Claude Cormier makes a $500,000 commitment to the Daniels Faculty

The landscape architect's donation supports an annual MLA student scholarship.

Claude Cormier has made a $500,000 commitment to his alma mater, the John H. Daniels Faculty of Architecture, Landscape, and Design at the University of Toronto to support Masters in Landscape Architecture (MLA) students.

The Claude Cormier Award in Landscape Architecture will annually cover the domestic tuition fees of an MLA student, in their third and final year, who “shows promise to pursue creative and pioneering forms or approaches to practice.” 

The scholarship builds on gifts that Cormier has made to the school since 2000, and is the largest private gift designated to U of T’s landscape architecture program. The scholarship was established in 2020 and is now being announced publicly as the Daniels Faculty has returned to in-person learning.   

“This is an important moment for landscape architecture,” says Cormier. “There is growing recognition that landscape architecture is not about selecting plants to adorn a building, but rather that landscape is integral to making meaningful places. Landscape architecture is about drawing connections between people and buildings, connecting natural ecosystems with urban environments, and positively steering the health of ourselves and our planet. We need to support the next generation of landscape architects to discover new ways of designing for our built environment.”

Berczy Park, Toronto (Industryous Photography), designed by Claude Cormier et associés

Agata Mrozowski, third-year MLA student and the 2021 recipient of the Claude Cormier Award in Landscape Architecture remarked, “It has taken a village to make this experience of graduate school at U of T in the Master of Landscape Architecture program possible for me. To receive this gift means a sense of relief, for there were times I was not sure I would have the means and capacity to complete my studies.”

Cormier first studied agronomy at the University of Guelph before graduating from the University of Toronto’s Bachelor of Landscape Architecture professional program in 1986. He went on to complete his Masters in History and Theory of Design at Harvard University’s Graduate School of Design. After working for several esteemed Québec design practices, he formed his eponymous studio in 1995.  

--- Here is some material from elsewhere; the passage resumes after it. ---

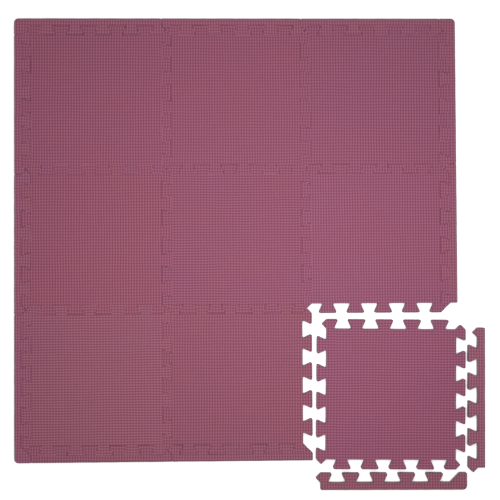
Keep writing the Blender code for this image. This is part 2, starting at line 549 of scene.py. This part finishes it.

His breakout moment was in 2000 at the Métis Garden Festival in northern Québec with the installation Blue Stick Garden (Jardin de Batons Bleus). Cormier used an intensive arrangement of painted wooden sticks in lieu of plant material, which delighted visitors and quickly established his reputation for subversive designs.

In Montréal, the summer installation, Pink Balls – a kilometre-long canopy of pink plastic balls swaying over St. Catherine Street – conceived as a landmark for a pedestrian-only district during Pride season that was later reinstalled in rainbow hues as 18 Shades of Gay.

18 Shades of Gay, Montréal (Our American Dream), by Claude Cormier et associés
Sugar Beach, Toronto (Industryous Photography), by Claude Cormier et associés

With Sugar Beach in 2010, Cormier wowed Torontonians with a permanent installation of pink umbrellas and a soft sand beach just south of the Business District. The park demonstrated that contemporary public spaces could add value and fun in equal measure. More recently, the design for Berczy Park in Toronto features a huge three-tier, 19th century-style fountain with 27 cast-iron dogs, a large bone, and a cat. The unusual installation establishes a welcoming environment and prompts conversation amongst strangers.

“As I am getting older, I am grateful to those who supported my trajectory, and for the life I have been able to enjoy designing spaces that bring surprise and delight to people irrespective of their demographic or background,” says Cormier. “The notion of legacy has become very important to me, and with that is a great desire to uplift to others. I am proud to support the Daniels Faculty, its students, and the University of Toronto because it is both my alma mater and such a progressive and cosmopolitan school.”